**THE REQUEST:** Return only the lines between the line holding "Write part 5" and the line holding "steps on a large", the two boundary lines included, exactly as they appear.

**RECORD EXCERPTS:**

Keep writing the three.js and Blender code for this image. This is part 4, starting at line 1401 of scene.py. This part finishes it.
--
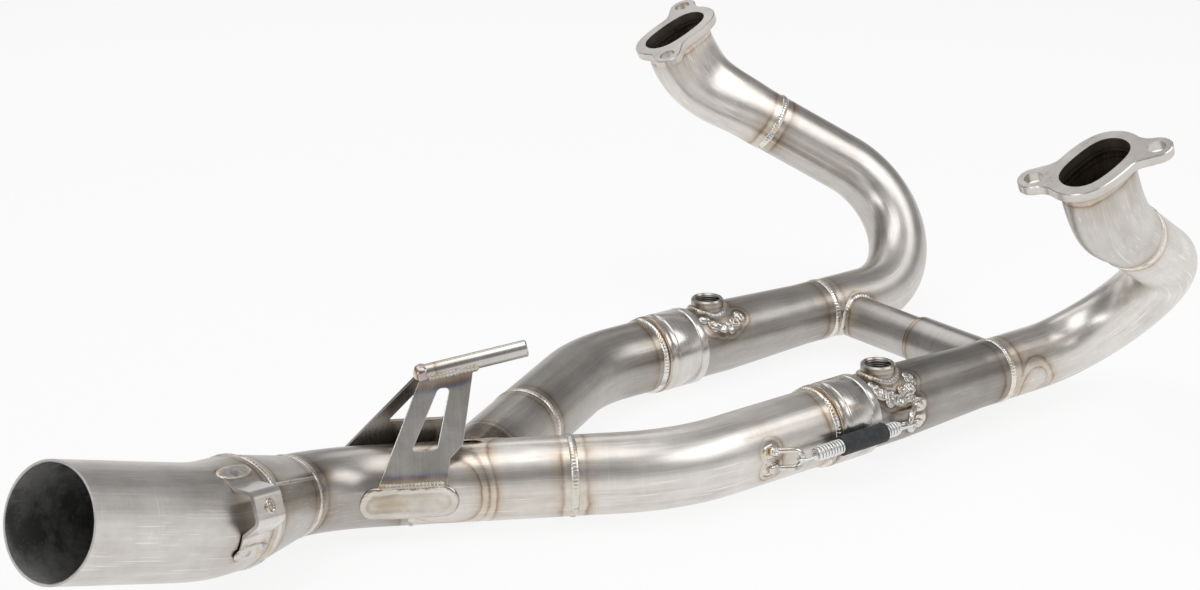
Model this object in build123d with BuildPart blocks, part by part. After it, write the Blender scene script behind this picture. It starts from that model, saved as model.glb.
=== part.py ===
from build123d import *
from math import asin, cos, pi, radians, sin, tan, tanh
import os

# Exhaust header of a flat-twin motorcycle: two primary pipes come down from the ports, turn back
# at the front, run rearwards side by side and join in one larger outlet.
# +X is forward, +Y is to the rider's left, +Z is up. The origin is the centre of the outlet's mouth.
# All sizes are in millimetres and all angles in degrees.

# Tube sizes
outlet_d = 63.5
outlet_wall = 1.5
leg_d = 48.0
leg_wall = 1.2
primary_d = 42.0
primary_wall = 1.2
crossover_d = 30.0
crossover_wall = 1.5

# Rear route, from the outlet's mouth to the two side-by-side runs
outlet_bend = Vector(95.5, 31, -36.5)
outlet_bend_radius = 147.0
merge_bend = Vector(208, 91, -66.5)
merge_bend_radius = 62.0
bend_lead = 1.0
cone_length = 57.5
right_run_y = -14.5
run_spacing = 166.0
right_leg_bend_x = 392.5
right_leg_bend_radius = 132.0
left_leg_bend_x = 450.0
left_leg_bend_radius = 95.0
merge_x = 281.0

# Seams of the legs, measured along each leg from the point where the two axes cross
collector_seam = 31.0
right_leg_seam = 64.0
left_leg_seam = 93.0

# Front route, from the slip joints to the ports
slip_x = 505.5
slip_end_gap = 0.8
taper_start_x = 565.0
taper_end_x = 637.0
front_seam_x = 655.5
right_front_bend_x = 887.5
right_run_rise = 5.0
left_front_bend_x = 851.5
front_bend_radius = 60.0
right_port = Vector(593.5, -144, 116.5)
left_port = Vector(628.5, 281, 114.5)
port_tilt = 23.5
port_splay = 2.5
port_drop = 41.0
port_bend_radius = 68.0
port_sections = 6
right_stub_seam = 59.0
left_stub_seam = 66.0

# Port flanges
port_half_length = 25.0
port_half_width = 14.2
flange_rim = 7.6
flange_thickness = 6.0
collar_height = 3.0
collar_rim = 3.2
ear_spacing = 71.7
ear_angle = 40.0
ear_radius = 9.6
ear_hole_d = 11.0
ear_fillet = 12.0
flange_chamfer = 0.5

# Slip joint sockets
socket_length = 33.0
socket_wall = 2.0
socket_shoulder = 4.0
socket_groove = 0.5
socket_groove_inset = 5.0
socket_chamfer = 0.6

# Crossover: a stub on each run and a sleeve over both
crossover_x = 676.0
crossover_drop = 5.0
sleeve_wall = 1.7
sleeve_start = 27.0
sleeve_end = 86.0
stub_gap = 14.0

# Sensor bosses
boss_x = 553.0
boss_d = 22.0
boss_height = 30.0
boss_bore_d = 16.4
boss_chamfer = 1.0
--
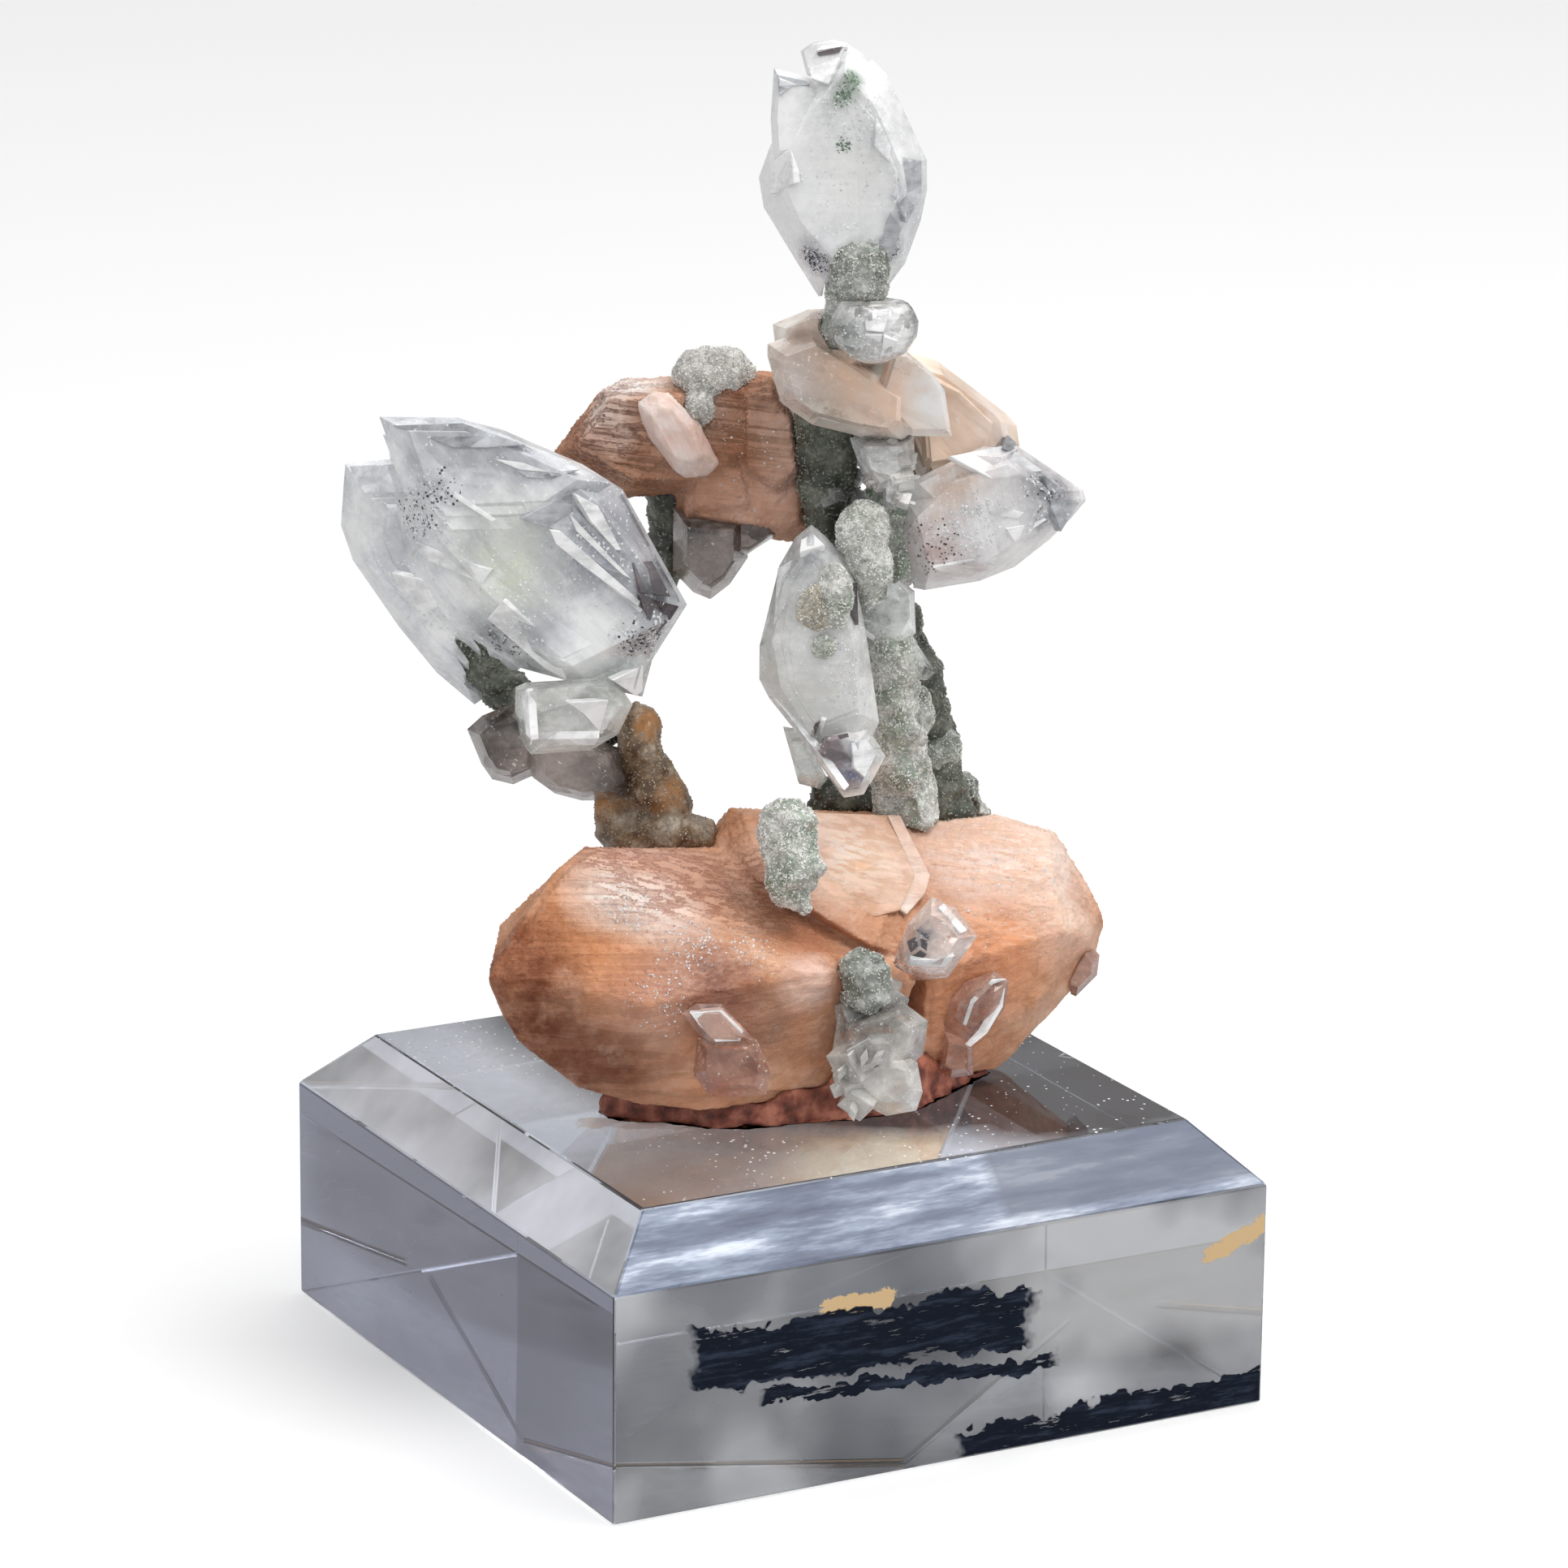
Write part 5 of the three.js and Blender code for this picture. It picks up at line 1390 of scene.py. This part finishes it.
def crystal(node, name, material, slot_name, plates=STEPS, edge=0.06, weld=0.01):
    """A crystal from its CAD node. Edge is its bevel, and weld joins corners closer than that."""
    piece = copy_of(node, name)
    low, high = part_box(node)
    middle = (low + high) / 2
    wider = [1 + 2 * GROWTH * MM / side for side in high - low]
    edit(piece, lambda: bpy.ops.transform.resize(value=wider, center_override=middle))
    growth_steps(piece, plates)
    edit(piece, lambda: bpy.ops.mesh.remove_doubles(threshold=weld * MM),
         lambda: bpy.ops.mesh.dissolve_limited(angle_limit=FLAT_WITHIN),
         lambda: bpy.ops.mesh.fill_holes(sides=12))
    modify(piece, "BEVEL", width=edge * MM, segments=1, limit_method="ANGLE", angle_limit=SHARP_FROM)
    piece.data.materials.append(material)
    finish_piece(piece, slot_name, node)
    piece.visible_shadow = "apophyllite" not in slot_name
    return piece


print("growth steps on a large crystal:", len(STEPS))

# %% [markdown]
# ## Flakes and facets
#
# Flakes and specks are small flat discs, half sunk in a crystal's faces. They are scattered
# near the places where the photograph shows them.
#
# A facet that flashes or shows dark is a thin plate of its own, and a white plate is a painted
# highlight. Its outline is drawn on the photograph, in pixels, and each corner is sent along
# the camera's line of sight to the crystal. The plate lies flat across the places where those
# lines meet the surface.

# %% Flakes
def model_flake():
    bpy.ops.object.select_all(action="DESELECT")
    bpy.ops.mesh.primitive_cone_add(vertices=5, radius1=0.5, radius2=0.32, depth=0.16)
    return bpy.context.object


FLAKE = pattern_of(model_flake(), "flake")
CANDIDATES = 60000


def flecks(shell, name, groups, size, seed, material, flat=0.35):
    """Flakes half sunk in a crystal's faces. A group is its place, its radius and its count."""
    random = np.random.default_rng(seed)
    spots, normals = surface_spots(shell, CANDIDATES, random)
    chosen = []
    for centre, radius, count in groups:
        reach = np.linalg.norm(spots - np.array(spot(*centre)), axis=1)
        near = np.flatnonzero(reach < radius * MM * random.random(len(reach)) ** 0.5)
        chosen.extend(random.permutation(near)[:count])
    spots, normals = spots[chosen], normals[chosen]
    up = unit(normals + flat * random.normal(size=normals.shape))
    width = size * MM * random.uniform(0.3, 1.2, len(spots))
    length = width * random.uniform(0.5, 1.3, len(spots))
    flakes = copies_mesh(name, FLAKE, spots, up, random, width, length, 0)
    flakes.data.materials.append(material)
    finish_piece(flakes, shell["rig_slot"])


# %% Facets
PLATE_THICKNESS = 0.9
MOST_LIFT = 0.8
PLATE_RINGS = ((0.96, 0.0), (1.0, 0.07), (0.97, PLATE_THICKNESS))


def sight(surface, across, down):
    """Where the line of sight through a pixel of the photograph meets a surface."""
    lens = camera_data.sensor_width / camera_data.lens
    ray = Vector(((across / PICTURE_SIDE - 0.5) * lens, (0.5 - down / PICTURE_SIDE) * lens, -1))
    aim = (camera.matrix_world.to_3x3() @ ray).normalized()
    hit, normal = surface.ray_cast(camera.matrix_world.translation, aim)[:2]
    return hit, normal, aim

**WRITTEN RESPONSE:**
Write part 5 of the three.js and Blender code for this picture. It picks up at line 1390 of scene.py. This part finishes it.
def crystal(node, name, material, slot_name, plates=STEPS, edge=0.06, weld=0.01):
    """A crystal from its CAD node. Edge is its bevel, and weld joins corners closer than that."""
    piece = copy_of(node, name)
    low, high = part_box(node)
    middle = (low + high) / 2
    wider = [1 + 2 * GROWTH * MM / side for side in high - low]
    edit(piece, lambda: bpy.ops.transform.resize(value=wider, center_override=middle))
    growth_steps(piece, plates)
    edit(piece, lambda: bpy.ops.mesh.remove_doubles(threshold=weld * MM),
         lambda: bpy.ops.mesh.dissolve_limited(angle_limit=FLAT_WITHIN),
         lambda: bpy.ops.mesh.fill_holes(sides=12))
    modify(piece, "BEVEL", width=edge * MM, segments=1, limit_method="ANGLE", angle_limit=SHARP_FROM)
    piece.data.materials.append(material)
    finish_piece(piece, slot_name, node)
    piece.visible_shadow = "apophyllite" not in slot_name
    return piece


print("growth steps on a large crystal:", len(STEPS))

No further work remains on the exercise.